I have misplaced the address of the mother of all sites on garbage
collection, but there is one that has an excellent survey, and there are
many papers available.  the literature was sufficiently, um, extensive,
that I figured that I had work to do and news to read before I would embark
on this long journey.  if my plan to become immortal succeeds, I'll
certainly study garbage collection.  in the meantime, I know only that
anything I could come up with on my own is bound to be discarded as too
inefficient already, unless I luck out and strike 18 aces in a row.

one of the most well-known inefficient and wasteful techniques is reference
counting.  most C++ programmers invent their own particularly ugly breed of
inefficient reference counting.  this is why C++ is so popular -- the
probability that each and every C++ programmer will actually be able to
improve something in that language and feel great about it is exactly 1.

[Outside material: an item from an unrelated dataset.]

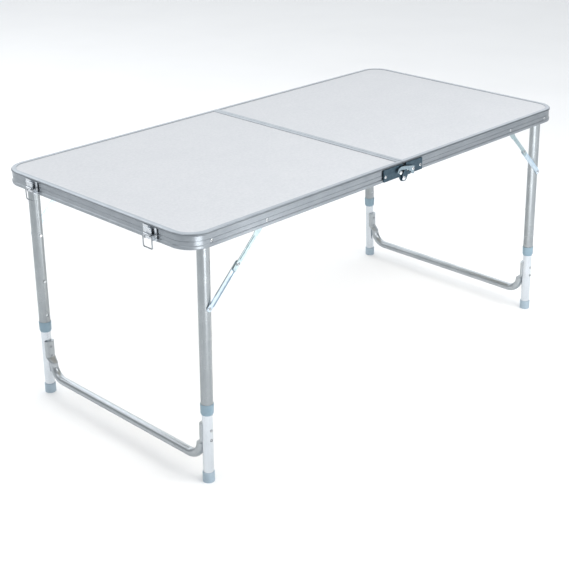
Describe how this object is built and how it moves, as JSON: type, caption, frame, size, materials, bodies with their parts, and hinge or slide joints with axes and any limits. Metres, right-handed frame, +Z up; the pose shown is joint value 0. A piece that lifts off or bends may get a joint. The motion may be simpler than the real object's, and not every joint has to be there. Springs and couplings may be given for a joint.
{
  "type": "folding table",
  "caption": "Rectangular two-leaf folding table on riveted aluminium frames, with braced fold-in legs that extend, side hinges with hooks, case latches and a carrying handle.",
  "frame": {"origin": "floor level under the centre of the open table, midway between the four feet", "axes": "+X along the table from the latch end to the handle end, -Y toward the front long side, +Z up"},
  "size_m": [1.2218, 0.6168, 0.545],
  "materials": {
    "top_laminate": "mottled white melamine laminate on thin board",
    "frame_aluminium": "satin anodised extrusion with fine lengthwise lines",
    "tube_aluminium": "satin anodised drawn tube",
    "collar_plastic": "moulded grey-blue plastic",
    "foot_plastic": "moulded grey plastic",
    "brace_zinc": "bright zinc plate with a blue cast",
    "hinge_zinc": "dark zinc plate",
    "bracket_zinc": "zinc plate",
    "rivet_steel": "bright rivet steel",
    "latch_steel": "nickel-plated pressed steel",
    "wire_steel": "plated spring wire",
    "button_steel": "plated steel",
    "spring_steel": "tempered strip",
    "handle_plastic": "moulded grey plastic"
  },
  "bodies": {
    "left_leaf": {"left_top_panel": "top_laminate", "left_frame": "frame_aluminium", "left_centre_rail": "frame_aluminium", "left_rail_brackets": "bracket_zinc", "left_front_hinge_plate": "hinge_zinc", "left_rear_hinge_plate": "hinge_zinc", "lock_studs": "rivet_steel", "left_frame_rivets": "rivet_steel", "latch_bases": "latch_steel"},
    "hinge_pins": {"hinge_pins": "rivet_steel"},
    "right_leaf": {"right_top_panel": "top_laminate", "right_frame": "frame_aluminium", "right_centre_rail": "frame_aluminium", "right_rail_brackets": "bracket_zinc", "right_front_hinge_plate": "hinge_zinc", "right_rear_hinge_plate": "hinge_zinc", "right_frame_rivets": "rivet_steel", "latch_keepers": "latch_steel", "handle_brackets": "latch_steel"},
    "front_lock_hook": {"front_lock_hook": "hinge_zinc"},
    "rear_lock_hook": {"rear_lock_hook": "hinge_zinc"},
    "front_latch_lever": {"front_latch_lever": "latch_steel"},
    "rear_latch_lever": {"rear_latch_lever": "latch_steel"},
    "front_latch_loop": {"front_latch_loop": "wire_steel"},
    "rear_latch_loop": {"rear_latch_loop": "wire_steel"},
    "handle_grip": {"handle_grip": "handle_plastic"},
    "left_leg": {"left_front_upper_tube": "tube_aluminium", "left_rear_upper_tube": "tube_aluminium", "left_collars": "collar_plastic", "left_leg_rivets": "rivet_steel"},
    "left_leg_extension": {"left_front_lower_tube": "tube_aluminium", "left_rear_lower_tube": "tube_aluminium", "left_stretcher": "tube_aluminium", "left_stretcher_rivets": "rivet_steel", "left_feet": "foot_plastic", "left_button_springs": "spring_steel"},
    "left_front_snap_button": {"left_front_snap_button": "button_steel"},
    "left_rear_snap_button": {"left_rear_snap_button": "button_steel"},
    "left_upper_braces": {"left_front_upper_brace": "brace_zinc", "left_rear_upper_brace": "brace_zinc", "left_knuckle_rivets": "rivet_steel"},
    "left_lower_braces": {"left_front_lower_brace": "brace_zinc", "left_rear_lower_brace": "brace_zinc"},
    "right_leg": {"right_front_upper_tube": "tube_aluminium", "right_rear_upper_tube": "tube_aluminium", "right_collars": "collar_plastic", "right_leg_rivets": "rivet_steel"},
    "right_leg_extension": {"right_front_lower_tube": "tube_aluminium", "right_rear_lower_tube": "tube_aluminium", "right_stretcher": "tube_aluminium", "right_stretcher_rivets": "rivet_steel", "right_feet": "foot_plastic", "right_button_springs": "spring_steel"},
    "right_front_snap_button": {"right_front_snap_button": "button_steel"},
    "right_rear_snap_button": {"right_rear_snap_button": "button_steel"},
    "right_upper_braces": {"right_front_upper_brace": "brace_zinc", "right_rear_upper_brace": "brace_zinc", "right_knuckle_rivets": "rivet_steel"},
    "right_lower_braces": {"right_front_lower_brace": "brace_zinc", "right_rear_lower_brace": "brace_zinc"}
  },
  "joints": [
    {"name": "hinge_pin_turn", "type": "hinge", "parent": "left_leaf", "child": "hinge_pins", "pos_m": [0, 0, 0.509], "axis": [0, 1, 0], "range_deg": [0, 90]},
    {"name": "right_leaf_fold", "type": "hinge", "parent": "hinge_pins", "child": "right_leaf", "pos_m": [0, 0, 0.509], "axis": [0, 1, 0], "range_deg": [0, 90]},
    {"name": "front_lock_hook_turn", "type": "hinge", "parent": "right_leaf", "child": "front_lock_hook", "pos_m": [0.028, -0.3055, 0.525], "axis": [0, 1, 0], "range_deg": [0, 50]},
    {"name": "rear_lock_hook_turn", "type": "hinge", "parent": "right_leaf", "child": "rear_lock_hook", "pos_m": [0.028, 0.3055, 0.525], "axis": [0, 1, 0], "range_deg": [0, 50]},
    {"name": "front_latch_lever_turn", "type": "hinge", "parent": "left_leaf", "child": "front_latch_lever", "pos_m": [-0.6046, -0.19, 0.519], "axis": [0, 1, 0], "range_deg": [-110, 0]},
    {"name": "front_latch_loop_swing", "type": "hinge", "parent": "front_latch_lever", "child": "front_latch_loop", "pos_m": [-0.6082, -0.19, 0.525], "axis": [0, 1, 0], "range_deg": [0, 110]},
    {"name": "rear_latch_lever_turn", "type": "hinge", "parent": "left_leaf", "child": "rear_latch_lever", "pos_m": [-0.6046, 0.19, 0.519], "axis": [0, 1, 0], "range_deg": [-110, 0]},
    {"name": "rear_latch_loop_swing", "type": "hinge", "parent": "rear_latch_lever", "child": "rear_latch_loop", "pos_m": [-0.6082, 0.19, 0.525], "axis": [0, 1, 0], "range_deg": [0, 110]},
    {"name": "handle_swing", "type": "hinge", "parent": "right_leaf", "child": "handle_grip", "pos_m": [0.606, 0, 0.528], "axis": [0, -1, 0], "range_deg": [0, 150]},
    {"name": "left_leg_fold", "type": "hinge", "parent": "left_leaf", "child": "left_leg", "pos_m": [-0.545, 0, 0.525], "axis": [0, -1, 0], "range_deg": [0, 91.75]},
    {"name": "left_leg_extend", "type": "slide", "parent": "left_leg", "child": "left_leg_extension", "axis": [0.0305, 0, 0.9995], "range_m": [-0.082, 0], "deforming": ["left_front_snap_button", "left_rear_snap_button"]},
    {"name": "left_front_button_press", "type": "slide", "parent": "left_leg_extension", "child": "left_front_snap_button", "axis": [0, -1, 0], "range_m": [0, 0.0043], "stiffness_N_per_m": 600, "springref_m": -0.003, "deforming": ["left_button_springs"]},
    {"name": "left_rear_button_press", "type": "slide", "parent": "left_leg_extension", "child": "left_rear_snap_button", "axis": [0, 1, 0], "range_m": [0, 0.0043], "stiffness_N_per_m": 600, "springref_m": -0.003, "deforming": ["left_button_springs"]},
    {"name": "left_upper_brace_turn", "type": "hinge", "parent": "left_leaf", "child": "left_upper_braces", "pos_m": [-0.4035, 0, 0.525], "axis": [0, -1, 0], "range_deg": [-44.08, 0]},
    {"name": "left_lower_brace_turn", "type": "hinge", "parent": "left_leg", "child": "left_lower_braces", "pos_m": [-0.54929, 0, 0.38406], "axis": [0, -1, 0], "range_deg": [0, 44.28]},
    {"name": "right_leg_fold", "type": "hinge", "parent": "right_leaf", "child": "right_leg", "pos_m": [0.545, 0, 0.525], "axis": [0, 1, 0], "range_deg": [0, 91.75]},
    {"name": "right_leg_extend", "type": "slide", "parent": "right_leg", "child": "right_leg_extension", "axis": [-0.0305, 0, 0.9995], "range_m": [-0.082, 0], "deforming": ["right_front_snap_button", "right_rear_snap_button"]},
    {"name": "right_front_button_press", "type": "slide", "parent": "right_leg_extension", "child": "right_front_snap_button", "axis": [0, -1, 0], "range_m": [0, 0.0043], "stiffness_N_per_m": 600, "springref_m": -0.003, "deforming": ["right_button_springs"]},
    {"name": "right_rear_button_press", "type": "slide", "parent": "right_leg_extension", "child": "right_rear_snap_button", "axis": [0, 1, 0], "range_m": [0, 0.0043], "stiffness_N_per_m": 600, "springref_m": -0.003, "deforming": ["right_button_springs"]},
    {"name": "right_upper_brace_turn", "type": "hinge", "parent": "right_leaf", "child": "right_upper_braces", "pos_m": [0.4035, 0, 0.525], "axis": [0, 1, 0], "range_deg": [-44.08, 0]},
    {"name": "right_lower_brace_turn", "type": "hinge", "parent": "right_leg", "child": "right_lower_braces", "pos_m": [0.54929, 0, 0.38406], "axis": [0, 1, 0], "range_deg": [0, 44.28]}
  ],
  "couplings": [
    {"joint": "front_latch_loop_swing", "follows": "front_latch_lever_turn", "ratio": -1},
    {"joint": "rear_latch_loop_swing", "follows": "rear_latch_lever_turn", "ratio": -1},
    {"joint": "left_upper_brace_turn", "follows": "left_leg_fold", "ratio": -0.47991},
    {"joint": "left_lower_brace_turn", "follows": "left_leg_fold", "ratio": 0.48205},
    {"joint": "right_upper_brace_turn", "follows": "right_leg_fold", "ratio": -0.47991},
    {"joint": "right_lower_brace_turn", "follows": "right_leg_fold", "ratio": 0.48205}
  ]
}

btw, your "one byte" stuff won't work.  modern computers are no longer byte
adressable, but instead waste two or three bits of the precious machine
word and address range because some inferior languages think that byte
addressability is a win.  the smallest efficiently addressable unit on RISC
processors is usually 4 bytes, sometimes 8 bytes.  even on CISCs, you may
pay a hefty penalty for misaligning your data.

#<Erik 3030584967>
-- 
the problem with this "information superhighway" is mainly that if you ask
people to go play in it, they don't even understand when they get run over.